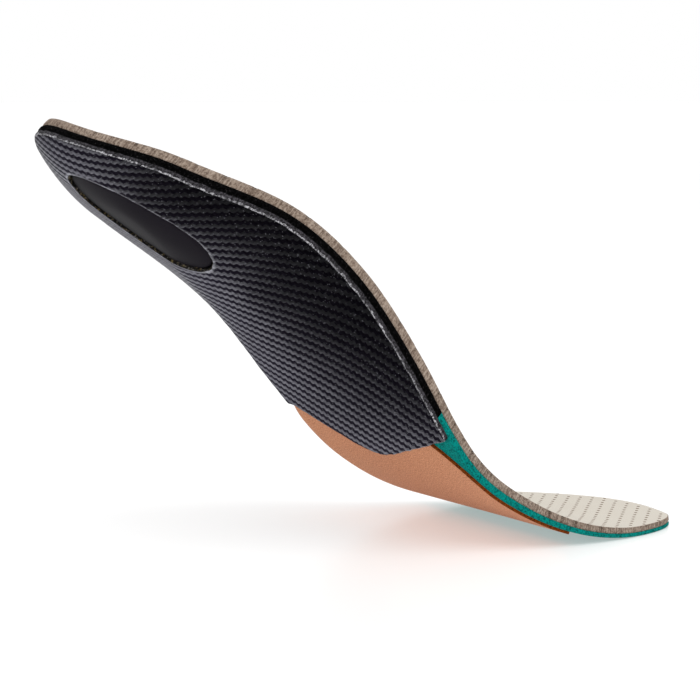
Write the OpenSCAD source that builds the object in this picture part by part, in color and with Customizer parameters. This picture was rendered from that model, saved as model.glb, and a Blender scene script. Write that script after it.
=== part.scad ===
// Foot orthosis: a full-length layered insole for a left shoe, flexed at the ball of the foot.
// The toe part lies on the floor and the heel is raised. +X is the inner (medial) side, +Y runs from
// heel to toe and +Z is up. The origin is on the floor, under the flat middle of the toe part.
//
// Every layer is first laid out flat, as a plan point (x, y) and a height above the layers' underside,
// and then bent round the ball of the foot.

/* [Outline] */
// Length of the flat insole, heel to toe
insole_length = 268; // [262:1:274]
// Length of the rounded heel end
heel_round = 40; // [36:1:42]
// Offset of the toe tip towards the inner side
toe_x = 11; // [6:1:14]

/* [Layers] */
// Thickness of the cover fabric
fabric_t = 0.5; // [0.4:0.1:0.8]
// Thickness of the foam under the cover fabric
foam_t = 2.3; // [2:0.1:3]
// Thickness of the heel cushion and of the forefoot cushion
cushion_t = 2.4; // [2:0.1:3]
// Thickness of the shell
shell_t = 1.4; // [1.2:0.1:2]
// Thickness of the forefoot lining
lining_t = 1; // [0.8:0.1:1.2]
// Share of its thickness that the cover loses towards the toe
cover_thinning = 0.3; // [0:0.05:0.4]
// Share of its thickness that the cushion loses towards the toe
cushion_thinning = 0.4; // [0:0.05:0.5]

/* [Heel window] */
// Distance from the heel end to the middle of the window
window_y = 45; // [42:1:48]
// Distance of the window from the middle of the heel, towards the outer side
window_shift = 2.2; // [0:0.1:4]
// Half width of the window
window_half_w = 15.6; // [12:0.1:16]
// Half length of the window
window_half_l = 27.8; // [22:0.2:28.4]
// Depth of the heel pad's face below the shell's outer face
pad_recess = 0.9; // [0.3:0.1:1]

/* [Bend] */
// Angle between the heel part and the toe part
bend_angle = 44; // [30:1:50]
// Where the bend starts, from the heel, square to the bend's axis
bend_start = 157; // [155:1:160]
// Where the bend ends and the flat toe part begins
bend_end = 241; // [238:1:243]
// Slant of the bend's axis: it runs forwards towards the inner side
axis_slant = 17; // [12:1:20]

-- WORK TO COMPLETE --
Using the material above, report each line where "part" occurs.

-- ANSWER TO THIS EXERCISE --
Write the OpenSCAD source that builds the object in this picture part by part, in color and with Customizer parameters. This picture was rendered from that model, saved as model.glb, and a Blender scene script. Write that script after it.
=== part.scad ===
// The toe part lies on the floor and the heel is raised. +X is the inner (medial) side, +Y runs from
// heel to toe and +Z is up. The origin is on the floor, under the flat middle of the toe part.
// Angle between the heel part and the toe part
// Where the bend ends and the flat toe part begins